Records from a collection

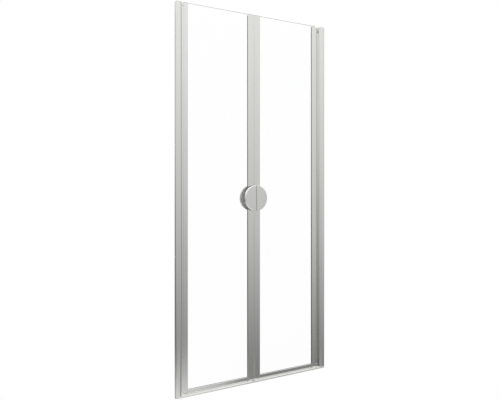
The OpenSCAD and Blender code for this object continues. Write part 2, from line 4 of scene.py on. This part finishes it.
import bpy
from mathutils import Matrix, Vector

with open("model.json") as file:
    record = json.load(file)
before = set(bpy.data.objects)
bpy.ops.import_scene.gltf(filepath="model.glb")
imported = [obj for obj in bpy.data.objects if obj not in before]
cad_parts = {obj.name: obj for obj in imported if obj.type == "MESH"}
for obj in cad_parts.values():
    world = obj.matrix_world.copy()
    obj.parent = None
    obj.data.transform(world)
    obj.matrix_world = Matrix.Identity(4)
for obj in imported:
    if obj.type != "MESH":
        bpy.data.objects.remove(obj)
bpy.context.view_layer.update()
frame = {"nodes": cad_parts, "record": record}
nodes = frame["nodes"]

MM = 0.001

# Camera, solved from the photograph: place, turn to the right, focal length, and shift of the horizon
CAMERA_AT = Vector((-1.5135, -2.4368, 0.997))
CAMERA_YAW = math.radians(-31.5)
FOCAL_PX = 564.0
PICTURE_W_PX = 500.0
SENSOR_MM = 36.0
HORIZON_SHIFT = -0.0316
CLIP_END_M = 50


def make_camera():
    data = bpy.data.cameras.new("camera")
    data.sensor_width = SENSOR_MM
    data.lens = FOCAL_PX / PICTURE_W_PX * SENSOR_MM
    data.shift_y = HORIZON_SHIFT
    data.clip_end = CLIP_END_M
    camera = bpy.data.objects.new("camera", data)
    camera.location = CAMERA_AT
    camera.rotation_euler = (math.radians(90), 0, CAMERA_YAW)
    bpy.context.scene.collection.objects.link(camera)
    bpy.context.scene.camera = camera


def node(tree, kind, **inputs):
    """A new node with some inputs set; an underscore in a name stands for a space."""
    made = tree.nodes.new(kind)
    for name, value in inputs.items():
        made.inputs[name.replace("_", " ")].default_value = value
    return made


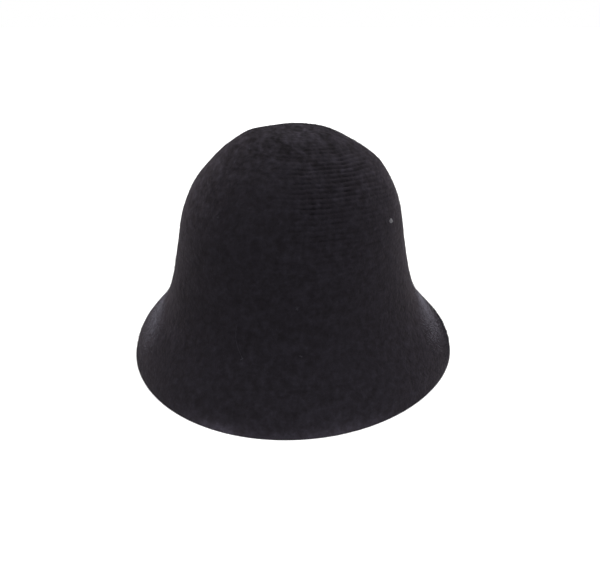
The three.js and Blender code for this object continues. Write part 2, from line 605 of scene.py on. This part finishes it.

**Task**: Each line must be given again exactly as written above.

**Response to the task**:
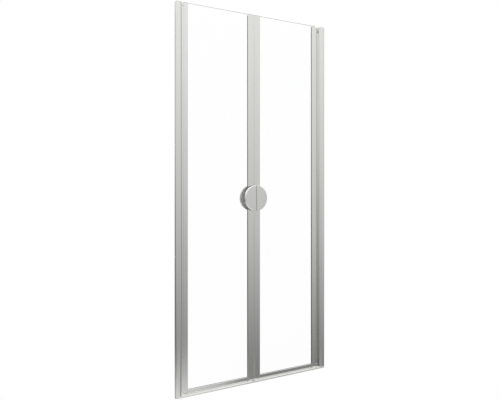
The OpenSCAD and Blender code for this object continues. Write part 2, from line 4 of scene.py on. This part finishes it.
import bpy
from mathutils import Matrix, Vector

with open("model.json") as file:
    record = json.load(file)
before = set(bpy.data.objects)
bpy.ops.import_scene.gltf(filepath="model.glb")
imported = [obj for obj in bpy.data.objects if obj not in before]
cad_parts = {obj.name: obj for obj in imported if obj.type == "MESH"}
for obj in cad_parts.values():
    world = obj.matrix_world.copy()
    obj.parent = None
    obj.data.transform(world)
    obj.matrix_world = Matrix.Identity(4)
for obj in imported:
    if obj.type != "MESH":
        bpy.data.objects.remove(obj)
bpy.context.view_layer.update()
frame = {"nodes": cad_parts, "record": record}
nodes = frame["nodes"]

MM = 0.001

# Camera, solved from the photograph: place, turn to the right, focal length, and shift of the horizon
CAMERA_AT = Vector((-1.5135, -2.4368, 0.997))
CAMERA_YAW = math.radians(-31.5)
FOCAL_PX = 564.0
PICTURE_W_PX = 500.0
SENSOR_MM = 36.0
HORIZON_SHIFT = -0.0316
CLIP_END_M = 50


def make_camera():
    data = bpy.data.cameras.new("camera")
    data.sensor_width = SENSOR_MM
    data.lens = FOCAL_PX / PICTURE_W_PX * SENSOR_MM
    data.shift_y = HORIZON_SHIFT
    data.clip_end = CLIP_END_M
    camera = bpy.data.objects.new("camera", data)
    camera.location = CAMERA_AT
    camera.rotation_euler = (math.radians(90), 0, CAMERA_YAW)
    bpy.context.scene.collection.objects.link(camera)
    bpy.context.scene.camera = camera


def node(tree, kind, **inputs):
    """A new node with some inputs set; an underscore in a name stands for a space."""
    made = tree.nodes.new(kind)
    for name, value in inputs.items():
        made.inputs[name.replace("_", " ")].default_value = value
    return made


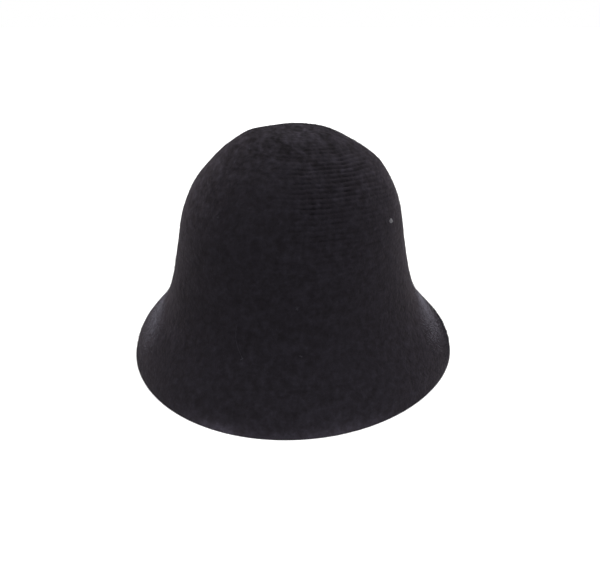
The three.js and Blender code for this object continues. Write part 2, from line 605 of scene.py on. This part finishes it.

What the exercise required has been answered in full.